Ministry of Pensions and National Insurance

Department overview
- Formed: 1953
- Preceding agencies: Ministry of Pensions; Ministry of National Insurance;
- Dissolved: 1966
- Superseding Department: Ministry of Social Security;
- Jurisdiction: United Kingdom

= Ministry of Pensions and National Insurance =

The Ministry of Pensions and National Insurance (MPNI) was a British government ministry responsible for the administration and delivery of welfare benefits.

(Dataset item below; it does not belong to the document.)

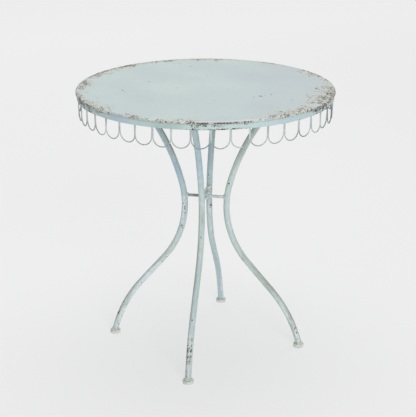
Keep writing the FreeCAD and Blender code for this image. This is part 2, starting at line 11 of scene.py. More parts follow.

It was headed by the Minister of Pensions and National Insurance.

==History==
It was created in 1953 as a result of the amalgamation of the Ministry of Pensions and the Ministry of National Insurance.

In 1966, the Supplementary Benefits Commission (part of the National Assistance Board) was merged with the Ministry of Pensions and National Insurance to form the new Ministry of Social Security, as part of the Ministry of Social Security Act 1966.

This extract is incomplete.